**Required work**:
Repeat, please, only the lines from the top of the data down to the line with "FEWEST_FINGERS = 3"; include both of those lines.

_ _ _ _ _

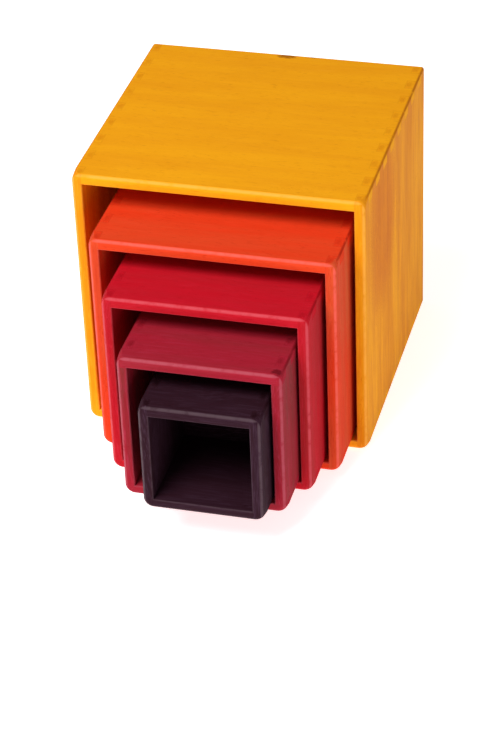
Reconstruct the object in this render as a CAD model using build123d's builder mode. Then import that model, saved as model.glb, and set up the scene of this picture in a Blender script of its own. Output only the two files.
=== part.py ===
from build123d import *

import os

# Five open wooden boxes, nested one inside the other. All of them lie on one side, mouths forward,
# and each is drawn part of the way out of the next larger one and rests on its lower wall.
# Every box is four boards, finger-jointed at the long corners, and a base panel let into a rebate
# at the back. As it lies, a box is a little wider than it is high, and as deep as it is high.
#
# Millimetres. X runs across the mouths, +Y runs from the mouths to the bases, +Z is up.
# The origin is the middle of the underside of the yellow box, which carries the others.

# Driving dimensions: the boards and the nest
SMALLEST_WIDTH = 81.0  # outside width of the purple box
SMALLEST_HEIGHT = 79.6  # its outside height and depth
BOARD = 7.2  # thickness of every wall
ROOM = 14.3  # free width left in a box by the next smaller one
HEADROOM = 13.8  # free height left above it
OUTER_ROOM = 18.5  # the same two in the yellow box, which is roomier
OUTER_HEADROOM = 18.0

# The base panel
BASE_PANEL = 5.0  # thickness
REBATE = 3.5  # how far it is let into each wall

# The corner joints
FINGER = 11.6  # width of one finger, before each box shares out its own depth evenly
FEWEST_FINGERS = 3

# The worked edges
MOUTH_ROUNDING = 4.5  # outer edge of the mouth
CORNER_ROUNDING = 2.0  # the four long corners
BACK_ROUNDING = 1.0  # outer edge around the base
MOUTH_CORNER = 6.5  # the corners of the mouth, seen from the front
MOUTH_TAPER = 9.0  # how steeply that rounder corner fades into the long corner, in degrees
MOUTH_BREAK = 0.6  # small bevel on the inner edge of the mouth
MOUTH_FLAT = 0.5  # least flat left between the rounding and that bevel

# How the nest lies. A mouth stands this far in front of the mouth around it.
DRAWN_OUT = {"orange": 38.6, "red": 35.2, "maroon": 35.5, "purple": 21.2}
# A box lies this far to the right of the middle, as a share of the free width on either side.
TO_THE_RIGHT = {"orange": 0.60, "red": 0.55, "maroon": 0.75, "purple": 0.69}
# The side walls have the first finger behind the mouth, but not on these boxes.
FLAT_WALLS_LEAD = ["maroon"]

COLOURS = ["yellow", "orange", "red", "maroon", "purple"]


def box_sizes():
    """Outside width and height of each box: each one clears the next smaller one by its room."""
    sizes = {"purple": (SMALLEST_WIDTH, SMALLEST_HEIGHT)}
    for outer, inner in reversed(list(zip(COLOURS, COLOURS[1:]))):
        room, headroom = (OUTER_ROOM, OUTER_HEADROOM) if outer == "yellow" else (ROOM, HEADROOM)
        width, height = sizes[inner]
        sizes[outer] = (width + 2 * BOARD + room, height + 2 * BOARD + headroom)
    return sizes


def box_places(sizes):
    """Middle of the lower front edge of each box, as (x, y, z)."""
    depth = sizes["yellow"][1]
    places = {"yellow": (0.0, -depth / 2, 0.0)}
    for outer, inner in zip(COLOURS, COLOURS[1:]):
        x, y, z = places[outer]
        free_width = (sizes[outer][0] - 2 * BOARD - sizes[inner][0]) / 2
        places[inner] = (x + TO_THE_RIGHT[inner] * free_width, y - DRAWN_OUT[inner], z + BOARD)
    return places


def finger_rows(depth, side_walls_lead):
    """Finger width, and the depths of the side walls' fingers and of the flat walls' fingers."""
    count = max(FEWEST_FINGERS, round(depth / FINGER))
    width = depth / count
    middles = [(number + 0.5) * width for number in range(count)]
    leading, following = middles[0::2], middles[1::2]
    if side_walls_lead:
        return width, leading, following
    return width, following, leading


def wall_shell(size, place):
    """The four walls of a box as one tube, with its worked edges and the rebate for the base."""
    width, height = size
    depth = height
    x, y, z = place
    mouth = Plane(origin=(x, y, z + height / 2), x_dir=(1, 0, 0), z_dir=(0, -1, 0))
    mouth_rounding = min(MOUTH_ROUNDING, BOARD - MOUTH_BREAK - MOUTH_FLAT)
    inner_width, inner_height = width - 2 * BOARD, height - 2 * BOARD
    with BuildPart() as sanded_mouth:
        with BuildSketch(mouth):
            RectangleRounded(width, height, MOUTH_CORNER)
        extrude(amount=-depth, taper=-MOUTH_TAPER)
        fillet(sanded_mouth.faces().sort_by(Axis.Y)[0].edges(), mouth_rounding)
    with BuildPart() as shell:
        with BuildSketch(mouth):
            RectangleRounded(width, height, CORNER_ROUNDING)
        extrude(amount=-depth)
        fillet(shell.faces().sort_by(Axis.Y)[-1].edges(), BACK_ROUNDING)
        add(sanded_mouth.part, mode=Mode.INTERSECT)
        with BuildSketch(mouth):
            Rectangle(inner_width, inner_height)
        extrude(amount=-depth, mode=Mode.SUBTRACT)
        chamfer(shell.faces().sort_by(Axis.Y)[0].inner_wires()[0].edges(), MOUTH_BREAK)
        with BuildSketch(mouth.offset(-depth)):
            Rectangle(inner_width + 2 * REBATE, inner_height + 2 * REBATE)
        extrude(amount=BASE_PANEL, mode=Mode.SUBTRACT)
    return shell.part


def flat_wall(name, shell, size, place, level, finger, depths):
    """An upper or lower wall, whose fingers reach out over the side walls."""
    width, height = size
    depth = height
    x, y, z = place
    with BuildPart() as wall:
        with BuildSketch(Plane(origin=(x, y, z + level))):
            with Locations((0, depth / 2)):
                Rectangle(width - 2 * BOARD, depth)
            with Locations(*[(0, middle) for middle in depths]):
                Rectangle(width, finger)
        extrude(amount=BOARD)
        add(shell, mode=Mode.INTERSECT)
    wall.part.label = name
    export_step(wall.part, f"parts/{name}.step")


def side_wall(name, shell, size, place, across, finger, depths):
    """A left or right wall, whose fingers reach up and down past the flat walls."""
    height = depth = size[1]
    x, y, z = place
    with BuildPart() as wall:
        with BuildSketch(Plane(origin=(x + across, y, z + height / 2), x_dir=(0, 1, 0), z_dir=(1, 0, 0))):
            with Locations((depth / 2, 0)):
                Rectangle(depth, height - 2 * BOARD)
            with Locations(*[(middle, 0) for middle in depths]):
                Rectangle(finger, height)
        extrude(amount=BOARD)
        add(shell, mode=Mode.INTERSECT)
    wall.part.label = name
    export_step(wall.part, f"parts/{name}.step")


def base_panel(name, size, place):
    """The panel that closes the back, glued into the rebate and flush with the walls."""
    width, height = size
    depth = height
    x, y, z = place
    back = Plane(origin=(x, y + depth, z + height / 2), x_dir=(1, 0, 0), z_dir=(0, -1, 0))
    with BuildPart() as panel:
        with BuildSketch(back):
            Rectangle(width - 2 * BOARD + 2 * REBATE, height - 2 * BOARD + 2 * REBATE)
        extrude(amount=BASE_PANEL)
    panel.part.label = name
    export_step(panel.part, f"parts/{name}.step")


os.makedirs("parts", exist_ok=True)
sizes = box_sizes()
places = box_places(sizes)
for colour in COLOURS:
    size = sizes[colour]
    place = places[colour]
    width, height = size
    finger, side_depths, flat_depths = finger_rows(height, colour not in FLAT_WALLS_LEAD)
    shell = wall_shell(size, place)
    flat_wall(f"{colour}_top_wall", shell, size, place, height - BOARD, finger, flat_depths)
    flat_wall(f"{colour}_bottom_wall", shell, size, place, 0, finger, flat_depths)
    side_wall(f"{colour}_left_wall", shell, size, place, -width / 2, finger, side_depths)
    side_wall(f"{colour}_right_wall", shell, size, place, width / 2 - BOARD, finger, side_depths)
    base_panel(f"{colour}_base_panel", size, place)
    print(colour, "box", round(width, 2), "wide", round(height, 2), "high and deep, place",
          [round(value, 2) for value in place], "finger", round(finger, 2))
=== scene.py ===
import math

import bmesh
import bpy
from mathutils import Matrix, Vector


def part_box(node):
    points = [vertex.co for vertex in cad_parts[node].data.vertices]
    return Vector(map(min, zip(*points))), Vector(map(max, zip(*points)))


bl_info = {
    "name": "Nesting Boxes Finish",
    "version": (1, 0, 0),
    "blender": (4, 5, 0),
    "location": "3D View > Sidebar > Nesting Boxes",
    "description": "Stains the boards of a nest of finger-jointed boxes and sets up a pale studio",
    "category": "Material",
}

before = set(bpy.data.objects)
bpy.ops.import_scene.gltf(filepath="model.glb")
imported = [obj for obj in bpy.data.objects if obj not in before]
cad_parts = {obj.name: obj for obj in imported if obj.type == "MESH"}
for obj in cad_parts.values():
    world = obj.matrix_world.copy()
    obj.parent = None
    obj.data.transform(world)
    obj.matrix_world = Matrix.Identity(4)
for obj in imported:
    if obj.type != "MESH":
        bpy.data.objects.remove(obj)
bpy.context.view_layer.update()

COLOURS = ("yellow", "orange", "red", "maroon", "purple")
MM = 1000.0  # the patterns are worked out in millimetres
# The turn that lays the fibres of a board along X before its grain is read
FIBRES_ACROSS = (0.0, 0.0, 0.0)
FIBRES_UPRIGHT = (0.0, math.radians(90), 0.0)
# How many fingers each box has along a corner, and the boxes whose flat walls have the first of them
FINGER_COUNTS = {"yellow": 17, "orange": 14, "red": 12, "maroon": 9, "purple": 7}
FLAT_WALLS_LEAD = ("maroon",)
# How strongly the patches of stain show on each box
PATCHES = {"yellow": 0.65, "orange": 0.8, "red": 0.8, "maroon": 1.0, "purple": 1.0}
# How dark the ends of its upright fingers are
FINGER_ENDS = {"yellow": 0.42, "orange": 0.4, "red": 0.5, "maroon": 0.8, "purple": 1.1}
# How strongly its fibres show
FIBRES = {"yellow": 0.9, "orange": 1.1, "red": 1.4, "maroon": 1.8, "purple": 2.6}
# How pale its rubbed edges and the painted highlight along its mouth are
EDGE_WEAR_AND_HIGHLIGHT = {"yellow": 0.6, "orange": 1.0, "red": 0.9, "maroon": 0.8, "purple": 0.6}

# What the boards of one kind have in common
# The patches on boards with upright fibres are partly painted sheen
PATCHES_UPRIGHT = 1.0  # share of the patches on boards with upright fibres
PATCHES_ACROSS = 0.25  # and on the others
FLAT_FIGURE = 0.45  # how strongly the growth rings show on the flat walls
SIDE_FIGURE = 2.0
PANEL_FIGURE = 1.0
MOST_FIBRES = 0.9  # the fibres follow the rings in strength, up to this
PALE_ENDS = 0.15  # how dark the cut ends of the flat walls and the panels are

# A broad place of painted shade on the upper front of the outside of each right wall, tinted in the box's patch
# colour, in half sizes of its box
PAINTED_SHADE_PLACE = (1.0, -0.45, 0.55)
PAINTED_SHADE_REACH = (0.45, 0.75)  # along the depth and the height
PAINTED_SHADE_THROUGH = 40.0  # across the wall, in millimetres

# What a stain is multiplied by
DEEP = (0.86, 0.68, 0.66, 1.0)
DARKER = (0.62, 0.42, 0.45, 1.0)
GLUE = (0.34, 0.20, 0.25, 1.0)
LIGHTER = (1.12, 1.2, 1.6, 1.0)
# What is added to the lighter stain, so that fibres also show on the dark box
VEIL = (0.022, 0.014, 0.018, 1.0)
# The wood under the stain, and how much of it shows at a rubbed edge; the same colour paints the highlight along the
# mouth
BARE_WOOD_AND_HIGHLIGHT = (0.58, 0.42, 0.42, 1.0)
BARE_AND_HIGHLIGHT_SHARE = 0.12

# The lights: place, aim and size in metres
KEY_LIGHT = ((-0.7, -1.35, 2.2), (0.0, 0.0, 0.1), 1.2)
LOW_LIGHT = ((0.62, -0.55, 0.16), (0.1, -0.1, 0.03), 0.25)


# Sizes and colours that a user would change

def stain(name, description, default):
    return bpy.props.FloatVectorProperty(
        name=name, description=description, subtype="COLOR", size=3, min=0, max=1, default=default)


class NestStains(bpy.types.PropertyGroup):
    """Stain of each box, as it looks on a flat board"""
    yellow: stain("Yellow box", "Stain of the largest box", (0.92, 0.385, 0.006))
    orange: stain("Orange box", "Stain of the second box", (0.78, 0.048, 0.010))
    red: stain("Red box", "Stain of the third box", (0.55, 0.006, 0.018))
    maroon: stain("Maroon box", "Stain of the fourth box", (0.37, 0.013, 0.030))
    purple: stain("Purple box", "Stain of the smallest box", (0.026, 0.0070, 0.013))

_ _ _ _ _

**Written solution**:
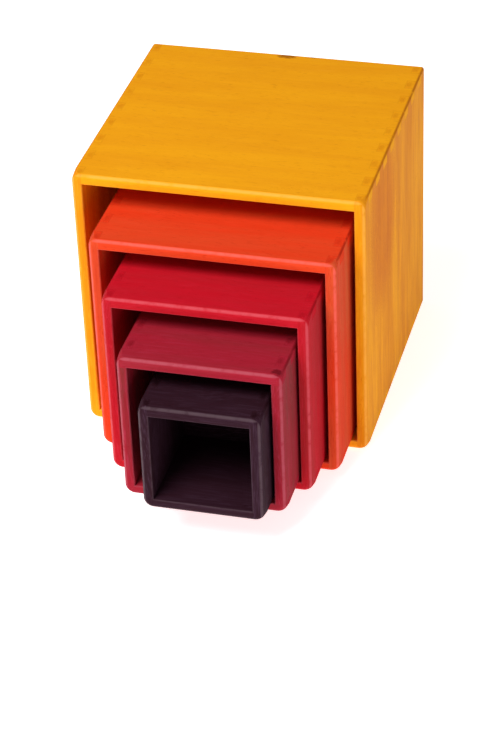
Reconstruct the object in this render as a CAD model using build123d's builder mode. Then import that model, saved as model.glb, and set up the scene of this picture in a Blender script of its own. Output only the two files.
=== part.py ===
from build123d import *

import os

# Five open wooden boxes, nested one inside the other. All of them lie on one side, mouths forward,
# and each is drawn part of the way out of the next larger one and rests on its lower wall.
# Every box is four boards, finger-jointed at the long corners, and a base panel let into a rebate
# at the back. As it lies, a box is a little wider than it is high, and as deep as it is high.
#
# Millimetres. X runs across the mouths, +Y runs from the mouths to the bases, +Z is up.
# The origin is the middle of the underside of the yellow box, which carries the others.

# Driving dimensions: the boards and the nest
SMALLEST_WIDTH = 81.0  # outside width of the purple box
SMALLEST_HEIGHT = 79.6  # its outside height and depth
BOARD = 7.2  # thickness of every wall
ROOM = 14.3  # free width left in a box by the next smaller one
HEADROOM = 13.8  # free height left above it
OUTER_ROOM = 18.5  # the same two in the yellow box, which is roomier
OUTER_HEADROOM = 18.0

# The base panel
BASE_PANEL = 5.0  # thickness
REBATE = 3.5  # how far it is let into each wall

# The corner joints
FINGER = 11.6  # width of one finger, before each box shares out its own depth evenly
FEWEST_FINGERS = 3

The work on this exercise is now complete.